Shortly before the game against the Cavaliers, Stricker was informed he soon would be waived, so he knew his first game for the Trail Blazers would be his last when coach Rolland Todd inserted him in for mop-up time.

"Before they finally put me in that last game, I pulled a boneheaded rookie maneuver," Stricker said. "I stepped on the court before they waved me in, and they gave me a technical foul. One of the stories I tell is I'm the first player in NBA history to get a technical before he even played."

Stricker hit two short jumpers for his points and committed a foul. He didn't figure then it would be his only NBA game, but he never was picked up by another team. He played the 1971-72 season in France and then, after getting married, returned to California to become a coach and teacher.

"I averaged more points per minute in my career than Michael Jordan. More than twice as many points," Stricker said. "I had a whole new expression from having your 15 minutes of fame. I had two minutes of fame."

One of Stricker's teammates in Portland was Geoff Petrie, who would go on that season to be chosen co-Rookie of the Year. Petrie is now Sacramento's general manager and hired Brooks to serve as an assistant coach in 2006-07.

"I've run into Bill a few times over the years and he always talks about that (one game)," Petrie said. "It's getting harder for me to remember anything from that season, but Bill is a very close friend of Scotty's and a really good guy."

While Petrie might not have told Brooks stories about Stricker's one game, that's not a problem. Brooks has heard about it plenty of times straight from the source.

"It's quite a story," Brooks said. "Most people would love to have one game in the NBA, and he can be one of those guys that says, 'You know what, I had one game.' It's a great story."

For a while, it looked as if Brooks might not even have one game. After averaging 23.8 points per game for Cal-Irvine in 1986-87, he wasn't drafted. He spent 1987-88 with the Continental Basketball Association's Albany Patroons and later played for the Fresno Flames of the World Basketball League, which was for players shorter than 6-5.

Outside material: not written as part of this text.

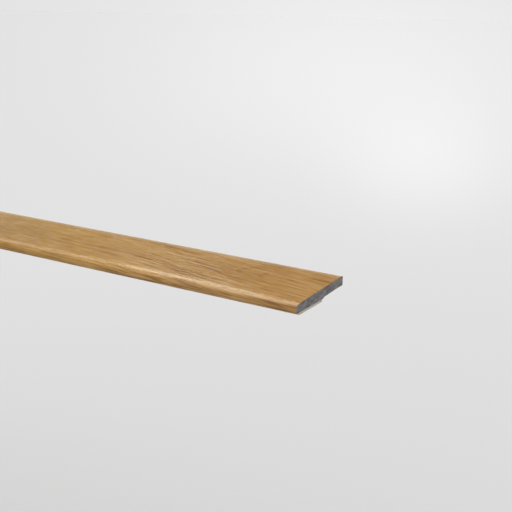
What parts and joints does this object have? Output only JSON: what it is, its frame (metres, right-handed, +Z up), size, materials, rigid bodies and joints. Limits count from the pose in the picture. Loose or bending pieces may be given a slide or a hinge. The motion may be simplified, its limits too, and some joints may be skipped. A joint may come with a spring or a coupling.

But Brooks got his NBA opportunity when Philadelphia signed him as a free agent in 1988. In his 10 NBA seasons as a reserve point guard, he also toiled for Minnesota, Houston, Dallas, New York and Cleveland. The highlight for Brooks, who had a career scoring average of 4.9 points while shooting 37.2 percent from three-point range, was winning an NBA title with the Rockets in 1993-94.

Now, Brooks is back in the Finals, but on the bench. It comes after he had been an NBA assistant with Denver, Sacramento and Seattle/Oklahoma City for five-plus years, then was elevated to head coach when P.J. Carlesimo was fired after a 1-12 start in 2008-09.

"I just know coach Stricker is super proud now," Inderbitzin said of Stricker, who has a son, Matt, 32, and daughter, Stacia, 29. "He considers Scott just like one of his sons. I called him right after (the Thunder) made it to the Finals and he was really emotional."

No wonder. Brooks’ NBA career sure has turned out a lot better than Stricker’s.

"It's nice to see that he was able to do more than me," Stricker said. "It is like a father wanting his son to go farther than he did. When you're that close to somebody, as I am with Scott, you become involved in their dreams. When somebody that close to you reaches a dream, you feel fulfilled for them because you know how hard he worked for it."

The ultimate dream for Brooks and Stricker would be for Oklahoma City to defeat Miami for the NBA title. A win on Father's Day would help that become a reality.